I am carrying out semi-scientific studies into myself, performing bathymetry of the soul. I am fascinated by counting and plotting and marking my daily activities and movements, collecting bottomless data. I’ve been tracking my sleep cycles and carrying out surveys of my dreams. I download a menstrual-cycle recorder and watch it sync with the moon, waxing and waning in another window of my browser,
and with every urge to drink fought off, this mining of herself yields ore. She describes a sense of omniscience granted by the simultaneous tracking of ships, pods of orcas, weather and aircraft.
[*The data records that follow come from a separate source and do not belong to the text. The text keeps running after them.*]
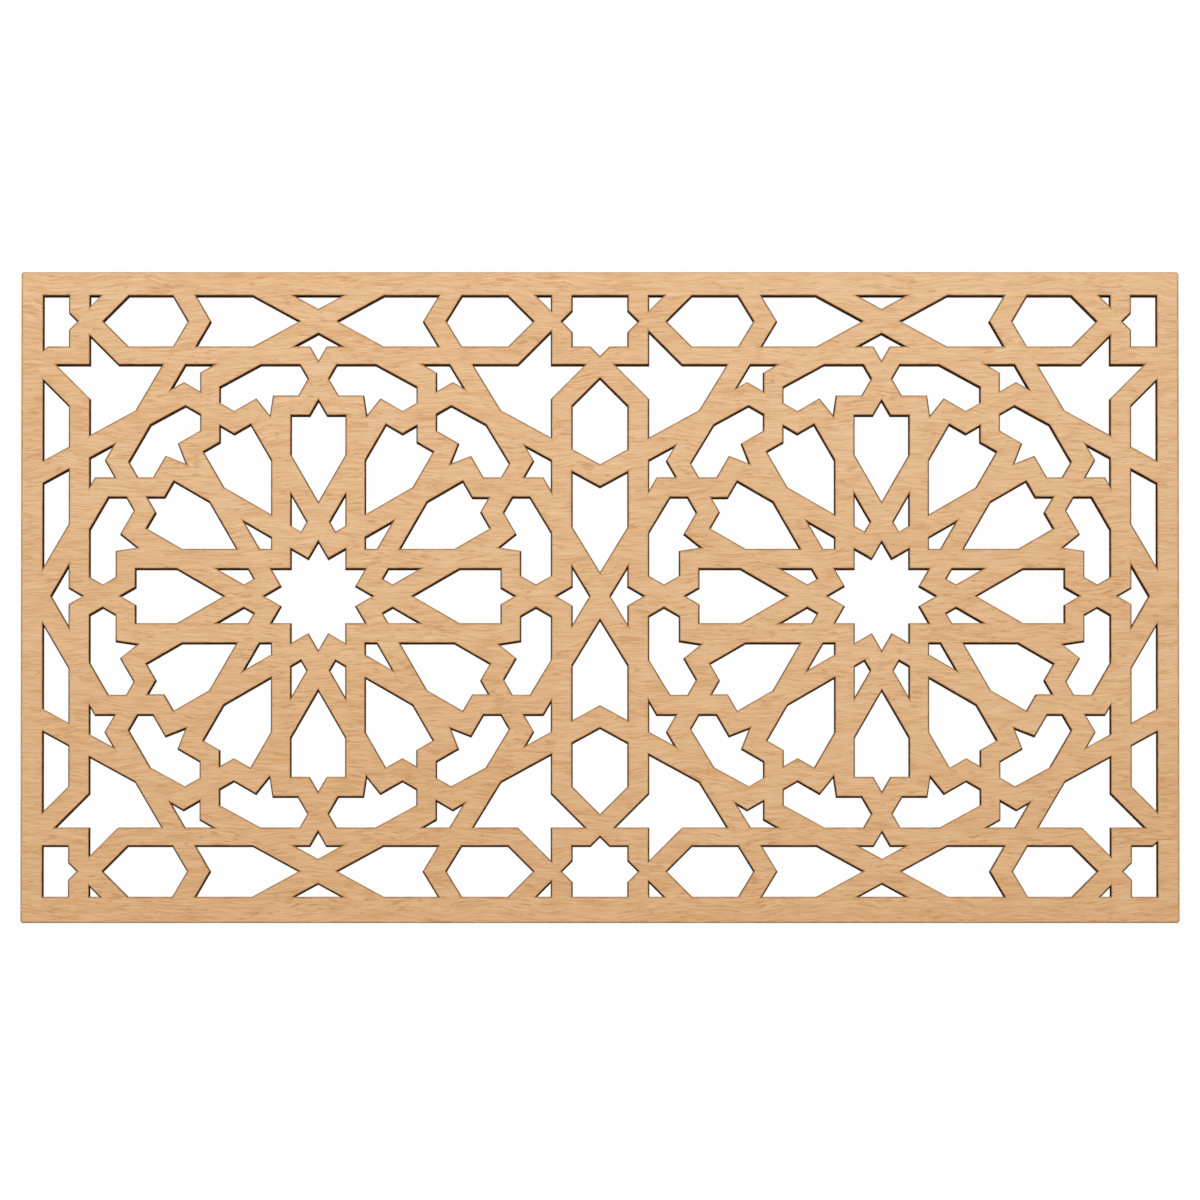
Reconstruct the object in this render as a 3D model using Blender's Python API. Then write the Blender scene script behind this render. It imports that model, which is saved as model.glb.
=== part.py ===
"""Pierced screen board: a flat panel of wood cut through with a lattice of straps.

The board stands upright with its face towards -Y and its back on Y = 0. The origin is
on the back of the top rail, halfway along it, where the board is fixed.

The lattice is two twelve-pointed rosettes side by side. Each strap is a straight band
given by the direction of its normal and the distance of its middle from the rosette's
centre. Every opening is drawn as the list of strap edges that bound it, so that each
corner is the place where one edge meets the next. u runs sideways from a rosette's
centre and v runs up.
"""

import math

import bmesh
import bpy

# Board, in metres
BOARD_THICKNESS = 0.006
SIDE_RAIL = 0.0115
TOP_RAIL = 0.0123
BOTTOM_RAIL = 0.0136
CORNER_EASE = 0.0010

# Straps, in metres
STRAP = 0.0104
LEVEL_STRAP = 0.0096
UPRIGHT_STRAP = 0.0110

# Half the distance between the two rosettes: the module of the whole pattern
MODULE = 0.146

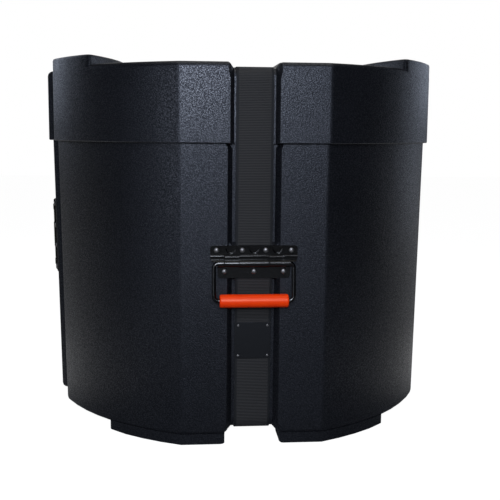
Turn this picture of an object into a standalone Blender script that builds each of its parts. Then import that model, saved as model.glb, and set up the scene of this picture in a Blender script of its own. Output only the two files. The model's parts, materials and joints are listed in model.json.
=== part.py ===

The shade of a Midas-madness of our time, whereby everything upon which the eye falls demands to be turned into information, becomes for Liptrot a shelter against the claims of the abyss. I clenched my teeth for her when she finds a bottle of vodka with one sip left in it washed up on the shore. She sniffs but does not drink. ‘Is this all you’ve got, North Sea? I can take it. I can take anything you throw at me.’
I believed her, and salute her book for its heroic rebuff to the waves of the various dark and hectic seas which so many carry within.